PROVIDED DATA:
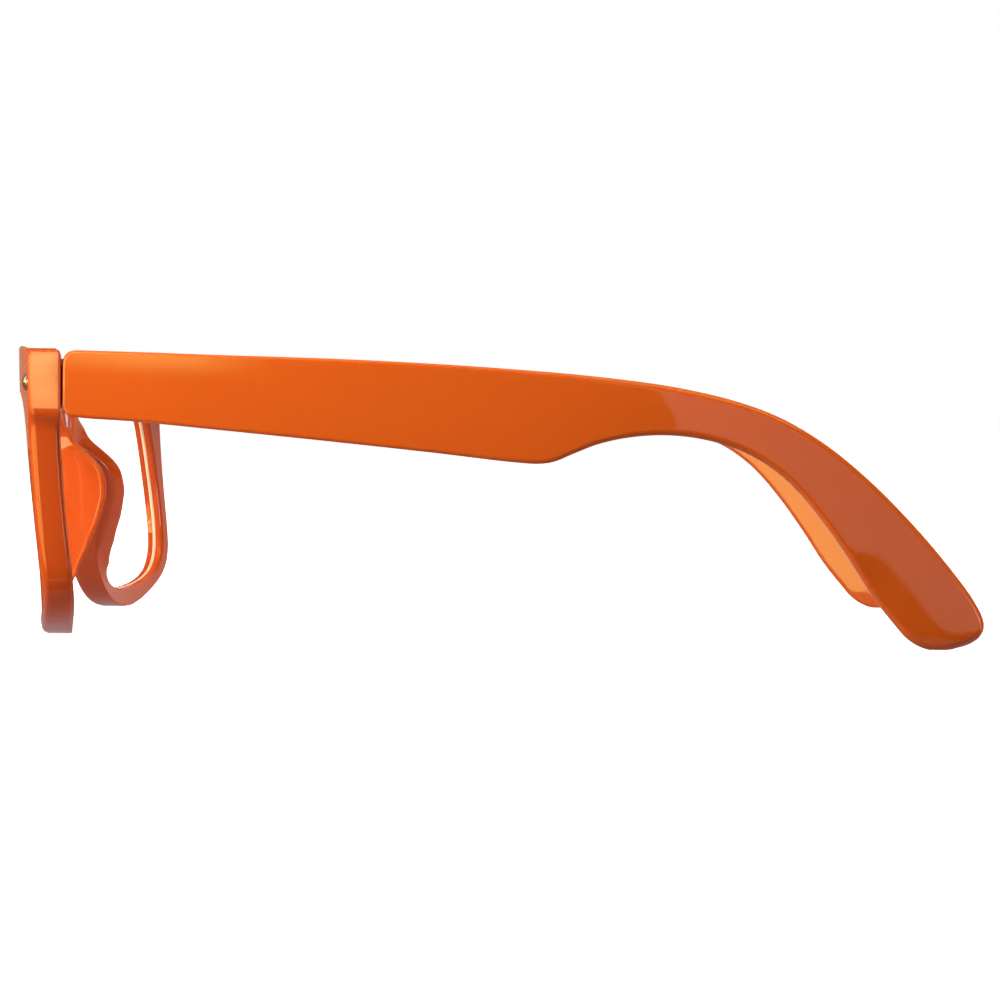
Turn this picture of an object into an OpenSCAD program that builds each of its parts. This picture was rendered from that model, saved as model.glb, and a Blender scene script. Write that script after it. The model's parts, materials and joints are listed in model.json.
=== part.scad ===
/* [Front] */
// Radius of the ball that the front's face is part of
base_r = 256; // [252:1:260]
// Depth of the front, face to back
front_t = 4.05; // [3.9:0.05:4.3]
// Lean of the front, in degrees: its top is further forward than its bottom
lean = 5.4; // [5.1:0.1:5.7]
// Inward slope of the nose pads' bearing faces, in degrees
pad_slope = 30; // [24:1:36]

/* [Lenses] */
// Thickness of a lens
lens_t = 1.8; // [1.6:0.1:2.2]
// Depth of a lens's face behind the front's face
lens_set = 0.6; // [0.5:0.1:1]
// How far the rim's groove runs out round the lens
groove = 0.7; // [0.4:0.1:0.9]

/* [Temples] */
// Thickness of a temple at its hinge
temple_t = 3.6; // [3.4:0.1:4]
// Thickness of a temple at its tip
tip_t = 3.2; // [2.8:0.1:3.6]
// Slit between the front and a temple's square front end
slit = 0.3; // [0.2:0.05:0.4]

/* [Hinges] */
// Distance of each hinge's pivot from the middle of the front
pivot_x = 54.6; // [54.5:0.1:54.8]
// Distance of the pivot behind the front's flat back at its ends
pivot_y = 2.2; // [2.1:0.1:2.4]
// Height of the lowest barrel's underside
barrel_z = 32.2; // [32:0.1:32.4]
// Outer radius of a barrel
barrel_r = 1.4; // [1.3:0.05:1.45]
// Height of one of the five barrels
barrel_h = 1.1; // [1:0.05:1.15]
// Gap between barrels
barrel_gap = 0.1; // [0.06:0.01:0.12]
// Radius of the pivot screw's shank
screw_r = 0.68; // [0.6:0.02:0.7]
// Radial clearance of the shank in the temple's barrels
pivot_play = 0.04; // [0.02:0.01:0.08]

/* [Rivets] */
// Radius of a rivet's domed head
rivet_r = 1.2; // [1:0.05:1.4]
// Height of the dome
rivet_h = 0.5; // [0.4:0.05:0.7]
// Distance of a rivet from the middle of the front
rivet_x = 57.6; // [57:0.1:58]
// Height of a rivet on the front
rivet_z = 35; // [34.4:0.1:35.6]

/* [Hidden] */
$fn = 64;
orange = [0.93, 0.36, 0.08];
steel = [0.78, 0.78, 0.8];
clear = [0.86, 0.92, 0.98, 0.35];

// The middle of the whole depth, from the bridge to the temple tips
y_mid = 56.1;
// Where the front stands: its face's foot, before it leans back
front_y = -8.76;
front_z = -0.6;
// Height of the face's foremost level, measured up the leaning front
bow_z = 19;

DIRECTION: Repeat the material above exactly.

EXERCISE OUTPUT:
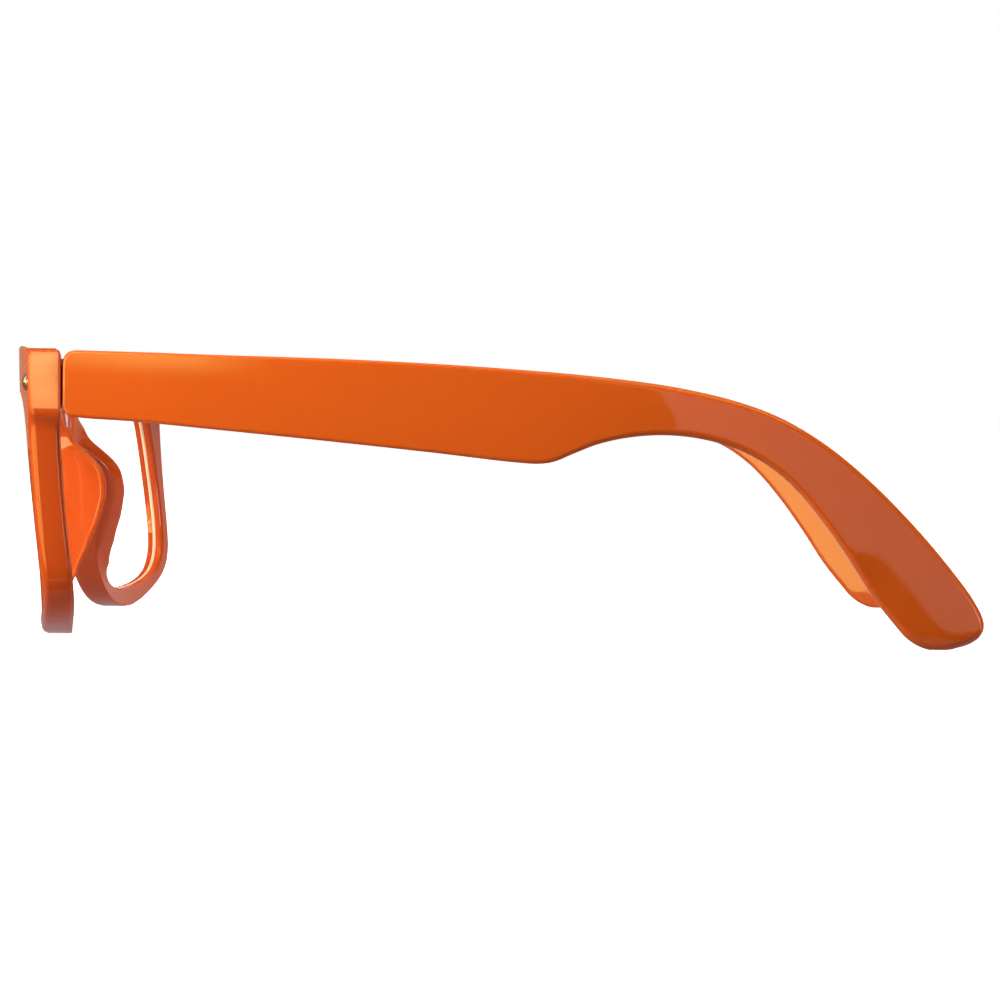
Turn this picture of an object into an OpenSCAD program that builds each of its parts. This picture was rendered from that model, saved as model.glb, and a Blender scene script. Write that script after it. The model's parts, materials and joints are listed in model.json.
=== part.scad ===
/* [Front] */
// Radius of the ball that the front's face is part of
base_r = 256; // [252:1:260]
// Depth of the front, face to back
front_t = 4.05; // [3.9:0.05:4.3]
// Lean of the front, in degrees: its top is further forward than its bottom
lean = 5.4; // [5.1:0.1:5.7]
// Inward slope of the nose pads' bearing faces, in degrees
pad_slope = 30; // [24:1:36]

/* [Lenses] */
// Thickness of a lens
lens_t = 1.8; // [1.6:0.1:2.2]
// Depth of a lens's face behind the front's face
lens_set = 0.6; // [0.5:0.1:1]
// How far the rim's groove runs out round the lens
groove = 0.7; // [0.4:0.1:0.9]

/* [Temples] */
// Thickness of a temple at its hinge
temple_t = 3.6; // [3.4:0.1:4]
// Thickness of a temple at its tip
tip_t = 3.2; // [2.8:0.1:3.6]
// Slit between the front and a temple's square front end
slit = 0.3; // [0.2:0.05:0.4]

/* [Hinges] */
// Distance of each hinge's pivot from the middle of the front
pivot_x = 54.6; // [54.5:0.1:54.8]
// Distance of the pivot behind the front's flat back at its ends
pivot_y = 2.2; // [2.1:0.1:2.4]
// Height of the lowest barrel's underside
barrel_z = 32.2; // [32:0.1:32.4]
// Outer radius of a barrel
barrel_r = 1.4; // [1.3:0.05:1.45]
// Height of one of the five barrels
barrel_h = 1.1; // [1:0.05:1.15]
// Gap between barrels
barrel_gap = 0.1; // [0.06:0.01:0.12]
// Radius of the pivot screw's shank
screw_r = 0.68; // [0.6:0.02:0.7]
// Radial clearance of the shank in the temple's barrels
pivot_play = 0.04; // [0.02:0.01:0.08]

/* [Rivets] */
// Radius of a rivet's domed head
rivet_r = 1.2; // [1:0.05:1.4]
// Height of the dome
rivet_h = 0.5; // [0.4:0.05:0.7]
// Distance of a rivet from the middle of the front
rivet_x = 57.6; // [57:0.1:58]
// Height of a rivet on the front
rivet_z = 35; // [34.4:0.1:35.6]

/* [Hidden] */
$fn = 64;
orange = [0.93, 0.36, 0.08];
steel = [0.78, 0.78, 0.8];
clear = [0.86, 0.92, 0.98, 0.35];

// The middle of the whole depth, from the bridge to the temple tips
y_mid = 56.1;
// Where the front stands: its face's foot, before it leans back
front_y = -8.76;
front_z = -0.6;
// Height of the face's foremost level, measured up the leaning front
bow_z = 19;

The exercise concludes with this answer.